• **Goal of the exercise**:
Keep to the lines between the one holding "for name, shape" and the one holding "from mathutils import Matrix, Vector, noise", inclusive, and write them out exactly.

• **Given data**:

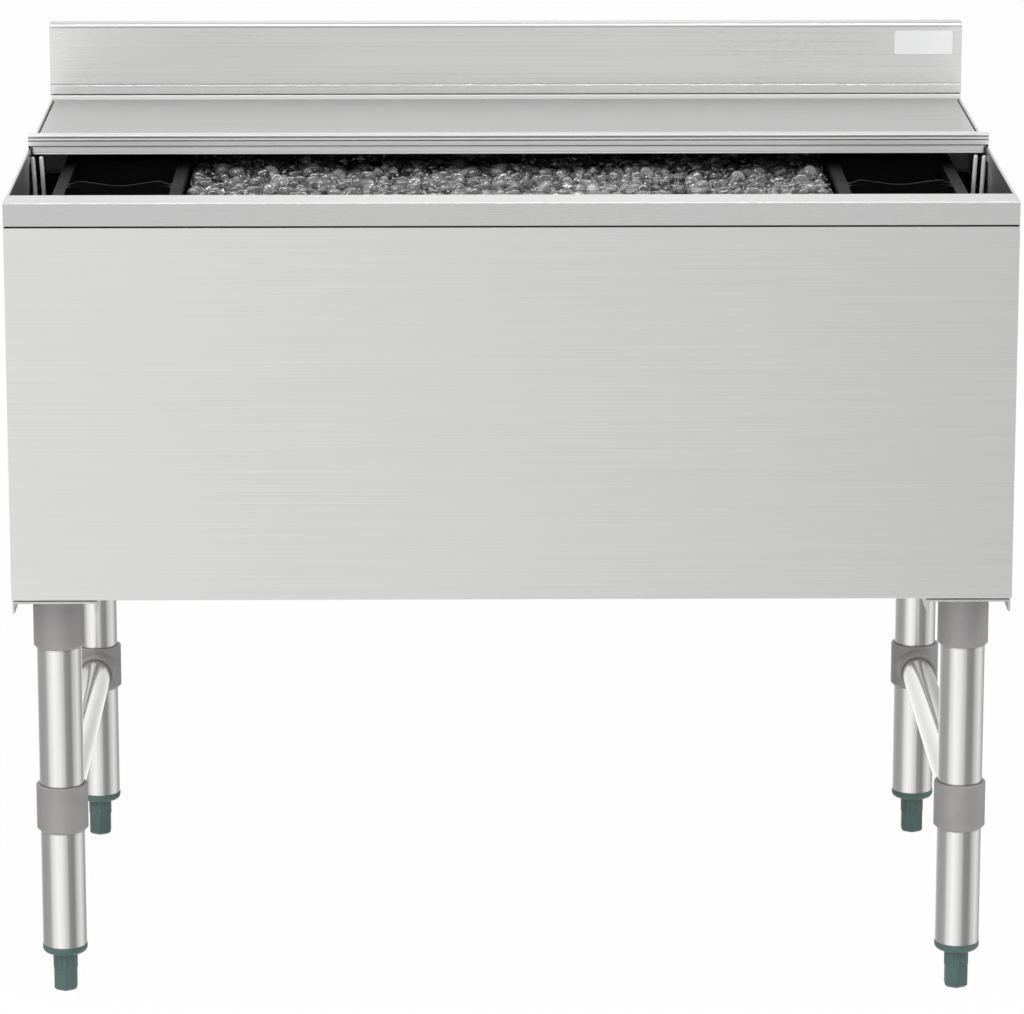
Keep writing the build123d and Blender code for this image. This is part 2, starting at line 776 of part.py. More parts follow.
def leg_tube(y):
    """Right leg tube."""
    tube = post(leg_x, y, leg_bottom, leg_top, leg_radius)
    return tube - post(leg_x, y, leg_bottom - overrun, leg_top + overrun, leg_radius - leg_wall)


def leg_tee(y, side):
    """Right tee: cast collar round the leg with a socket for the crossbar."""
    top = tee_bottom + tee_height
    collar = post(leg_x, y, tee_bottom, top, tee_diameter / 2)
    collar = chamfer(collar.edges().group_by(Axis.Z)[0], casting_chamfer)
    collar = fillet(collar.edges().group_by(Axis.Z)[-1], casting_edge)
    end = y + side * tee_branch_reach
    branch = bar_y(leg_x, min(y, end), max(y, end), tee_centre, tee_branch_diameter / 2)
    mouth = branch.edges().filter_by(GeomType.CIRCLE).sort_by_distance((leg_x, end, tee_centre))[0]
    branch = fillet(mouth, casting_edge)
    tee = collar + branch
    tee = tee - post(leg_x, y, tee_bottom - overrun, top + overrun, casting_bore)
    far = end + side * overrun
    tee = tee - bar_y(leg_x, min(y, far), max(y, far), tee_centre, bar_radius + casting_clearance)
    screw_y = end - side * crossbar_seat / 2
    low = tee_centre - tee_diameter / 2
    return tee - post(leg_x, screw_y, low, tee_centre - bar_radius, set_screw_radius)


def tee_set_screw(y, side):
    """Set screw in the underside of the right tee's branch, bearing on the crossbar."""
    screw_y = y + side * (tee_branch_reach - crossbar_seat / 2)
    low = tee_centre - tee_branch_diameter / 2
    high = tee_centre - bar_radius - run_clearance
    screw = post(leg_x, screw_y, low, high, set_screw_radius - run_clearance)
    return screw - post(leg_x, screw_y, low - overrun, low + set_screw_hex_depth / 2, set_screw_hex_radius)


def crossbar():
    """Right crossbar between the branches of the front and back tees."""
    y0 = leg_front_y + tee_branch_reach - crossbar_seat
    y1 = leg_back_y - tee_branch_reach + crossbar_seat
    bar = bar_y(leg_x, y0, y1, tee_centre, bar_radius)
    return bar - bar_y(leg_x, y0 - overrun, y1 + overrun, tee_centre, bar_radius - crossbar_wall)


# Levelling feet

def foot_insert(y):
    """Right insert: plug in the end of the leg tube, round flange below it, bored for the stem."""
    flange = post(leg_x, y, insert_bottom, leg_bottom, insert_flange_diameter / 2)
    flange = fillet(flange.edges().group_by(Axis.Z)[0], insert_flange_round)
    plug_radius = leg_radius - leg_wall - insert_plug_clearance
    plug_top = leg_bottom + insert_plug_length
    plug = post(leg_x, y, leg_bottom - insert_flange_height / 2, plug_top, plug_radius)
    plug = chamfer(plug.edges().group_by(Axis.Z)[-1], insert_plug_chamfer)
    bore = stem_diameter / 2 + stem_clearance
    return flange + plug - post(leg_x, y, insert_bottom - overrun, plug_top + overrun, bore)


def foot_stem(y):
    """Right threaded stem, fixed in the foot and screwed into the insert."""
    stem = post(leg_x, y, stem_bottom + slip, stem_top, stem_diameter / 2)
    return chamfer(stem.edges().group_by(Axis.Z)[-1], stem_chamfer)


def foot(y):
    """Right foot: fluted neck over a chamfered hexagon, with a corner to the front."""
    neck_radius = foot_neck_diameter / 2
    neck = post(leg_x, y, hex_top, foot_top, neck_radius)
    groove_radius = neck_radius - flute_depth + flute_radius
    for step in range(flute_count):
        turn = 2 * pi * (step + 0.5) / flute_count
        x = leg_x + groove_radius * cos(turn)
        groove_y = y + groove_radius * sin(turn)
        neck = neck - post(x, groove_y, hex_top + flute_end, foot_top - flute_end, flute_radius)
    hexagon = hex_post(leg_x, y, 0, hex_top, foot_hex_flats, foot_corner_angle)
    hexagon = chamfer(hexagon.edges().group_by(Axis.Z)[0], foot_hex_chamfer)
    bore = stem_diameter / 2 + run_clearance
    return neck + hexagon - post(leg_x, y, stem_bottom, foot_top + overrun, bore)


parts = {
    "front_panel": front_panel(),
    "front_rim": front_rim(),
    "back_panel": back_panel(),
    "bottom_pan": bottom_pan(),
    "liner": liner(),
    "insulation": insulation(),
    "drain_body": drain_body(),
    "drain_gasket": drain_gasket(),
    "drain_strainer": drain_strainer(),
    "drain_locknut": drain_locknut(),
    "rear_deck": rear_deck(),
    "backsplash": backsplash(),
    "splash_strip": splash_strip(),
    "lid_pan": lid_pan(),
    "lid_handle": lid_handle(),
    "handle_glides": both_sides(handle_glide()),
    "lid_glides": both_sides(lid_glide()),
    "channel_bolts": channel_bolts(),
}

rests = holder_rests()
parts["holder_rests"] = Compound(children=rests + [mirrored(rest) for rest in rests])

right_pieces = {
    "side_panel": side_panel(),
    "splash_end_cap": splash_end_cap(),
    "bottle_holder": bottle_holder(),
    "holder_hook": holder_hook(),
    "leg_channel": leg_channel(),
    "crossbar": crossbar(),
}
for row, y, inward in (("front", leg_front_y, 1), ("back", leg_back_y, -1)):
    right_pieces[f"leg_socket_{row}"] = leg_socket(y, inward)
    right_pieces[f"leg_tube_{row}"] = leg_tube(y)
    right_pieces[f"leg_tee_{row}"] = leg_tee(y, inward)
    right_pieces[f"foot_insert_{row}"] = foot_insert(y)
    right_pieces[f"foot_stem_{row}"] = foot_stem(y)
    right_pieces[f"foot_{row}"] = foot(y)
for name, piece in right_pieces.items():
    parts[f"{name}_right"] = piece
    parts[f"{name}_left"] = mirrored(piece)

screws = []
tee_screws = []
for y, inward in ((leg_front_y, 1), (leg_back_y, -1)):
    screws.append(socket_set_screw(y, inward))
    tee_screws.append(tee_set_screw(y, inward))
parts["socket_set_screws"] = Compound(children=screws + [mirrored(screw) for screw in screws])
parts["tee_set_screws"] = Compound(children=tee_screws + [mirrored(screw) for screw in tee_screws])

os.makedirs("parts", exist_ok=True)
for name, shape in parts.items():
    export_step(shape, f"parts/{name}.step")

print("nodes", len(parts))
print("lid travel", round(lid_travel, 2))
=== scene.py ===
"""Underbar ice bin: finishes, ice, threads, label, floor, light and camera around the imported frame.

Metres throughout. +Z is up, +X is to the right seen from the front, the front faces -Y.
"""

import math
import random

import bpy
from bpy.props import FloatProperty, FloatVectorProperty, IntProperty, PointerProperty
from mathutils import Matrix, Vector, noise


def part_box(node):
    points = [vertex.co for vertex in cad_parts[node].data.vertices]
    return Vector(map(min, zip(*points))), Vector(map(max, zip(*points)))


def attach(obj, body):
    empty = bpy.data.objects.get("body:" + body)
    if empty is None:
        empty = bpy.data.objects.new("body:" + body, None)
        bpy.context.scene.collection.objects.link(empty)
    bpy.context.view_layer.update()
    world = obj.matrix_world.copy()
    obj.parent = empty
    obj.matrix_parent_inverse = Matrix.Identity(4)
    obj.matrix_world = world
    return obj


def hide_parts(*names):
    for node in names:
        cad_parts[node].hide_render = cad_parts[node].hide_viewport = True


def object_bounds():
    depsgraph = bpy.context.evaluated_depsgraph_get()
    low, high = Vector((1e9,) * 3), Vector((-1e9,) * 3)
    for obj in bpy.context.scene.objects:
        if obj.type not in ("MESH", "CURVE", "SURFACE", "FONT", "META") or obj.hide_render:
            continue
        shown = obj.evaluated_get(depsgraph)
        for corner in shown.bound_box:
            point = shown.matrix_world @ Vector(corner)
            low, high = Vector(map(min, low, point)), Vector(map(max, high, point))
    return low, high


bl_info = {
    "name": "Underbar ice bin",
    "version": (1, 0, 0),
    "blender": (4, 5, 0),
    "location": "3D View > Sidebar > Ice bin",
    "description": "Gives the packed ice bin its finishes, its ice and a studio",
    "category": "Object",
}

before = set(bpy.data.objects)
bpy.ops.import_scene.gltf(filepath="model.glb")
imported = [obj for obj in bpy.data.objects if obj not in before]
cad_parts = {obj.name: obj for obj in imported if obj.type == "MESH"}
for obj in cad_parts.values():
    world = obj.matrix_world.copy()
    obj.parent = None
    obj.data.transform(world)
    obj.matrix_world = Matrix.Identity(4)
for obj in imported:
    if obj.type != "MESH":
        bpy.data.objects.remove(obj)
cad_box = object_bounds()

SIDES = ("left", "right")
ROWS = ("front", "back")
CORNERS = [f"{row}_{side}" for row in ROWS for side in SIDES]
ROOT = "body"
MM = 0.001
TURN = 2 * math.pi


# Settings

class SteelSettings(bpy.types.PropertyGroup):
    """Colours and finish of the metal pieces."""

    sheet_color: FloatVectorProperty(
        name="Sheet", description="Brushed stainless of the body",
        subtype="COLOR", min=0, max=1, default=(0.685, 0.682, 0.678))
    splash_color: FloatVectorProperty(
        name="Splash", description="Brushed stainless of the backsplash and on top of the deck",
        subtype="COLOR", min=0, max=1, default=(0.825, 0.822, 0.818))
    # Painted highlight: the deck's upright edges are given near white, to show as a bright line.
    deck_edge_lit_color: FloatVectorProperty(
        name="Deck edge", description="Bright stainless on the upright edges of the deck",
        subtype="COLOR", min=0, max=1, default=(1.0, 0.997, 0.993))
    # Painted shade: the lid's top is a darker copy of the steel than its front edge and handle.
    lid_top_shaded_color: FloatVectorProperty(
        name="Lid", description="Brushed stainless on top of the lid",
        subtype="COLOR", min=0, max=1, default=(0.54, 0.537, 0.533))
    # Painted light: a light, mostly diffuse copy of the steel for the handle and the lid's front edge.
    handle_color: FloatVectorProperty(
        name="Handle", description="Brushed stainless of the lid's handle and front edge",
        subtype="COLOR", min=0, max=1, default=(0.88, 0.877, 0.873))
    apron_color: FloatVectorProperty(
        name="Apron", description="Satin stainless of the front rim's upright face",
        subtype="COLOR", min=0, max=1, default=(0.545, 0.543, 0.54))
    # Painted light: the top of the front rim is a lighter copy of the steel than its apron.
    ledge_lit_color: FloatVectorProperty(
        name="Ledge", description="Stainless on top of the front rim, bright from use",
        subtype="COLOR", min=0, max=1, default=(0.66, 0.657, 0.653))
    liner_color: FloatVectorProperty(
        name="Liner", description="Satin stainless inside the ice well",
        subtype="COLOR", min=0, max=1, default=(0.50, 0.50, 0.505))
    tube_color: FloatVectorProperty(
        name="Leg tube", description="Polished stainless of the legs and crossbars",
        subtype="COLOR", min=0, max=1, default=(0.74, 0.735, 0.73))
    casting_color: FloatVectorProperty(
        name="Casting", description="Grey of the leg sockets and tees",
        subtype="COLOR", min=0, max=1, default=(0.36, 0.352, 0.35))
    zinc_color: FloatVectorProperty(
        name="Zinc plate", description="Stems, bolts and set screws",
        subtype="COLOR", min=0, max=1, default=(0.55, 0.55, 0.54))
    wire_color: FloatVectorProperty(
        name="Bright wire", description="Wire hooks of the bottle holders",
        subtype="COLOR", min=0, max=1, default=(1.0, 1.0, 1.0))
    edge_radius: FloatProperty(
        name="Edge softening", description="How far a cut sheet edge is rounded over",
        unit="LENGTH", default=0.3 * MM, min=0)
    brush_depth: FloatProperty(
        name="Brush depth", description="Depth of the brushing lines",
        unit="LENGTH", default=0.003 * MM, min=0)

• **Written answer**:
for name, shape in parts.items():
    export_step(shape, f"parts/{name}.step")

print("nodes", len(parts))
print("lid travel", round(lid_travel, 2))
=== scene.py ===
"""Underbar ice bin: finishes, ice, threads, label, floor, light and camera around the imported frame.

Metres throughout. +Z is up, +X is to the right seen from the front, the front faces -Y.
"""

import math
import random

import bpy
from bpy.props import FloatProperty, FloatVectorProperty, IntProperty, PointerProperty
from mathutils import Matrix, Vector, noise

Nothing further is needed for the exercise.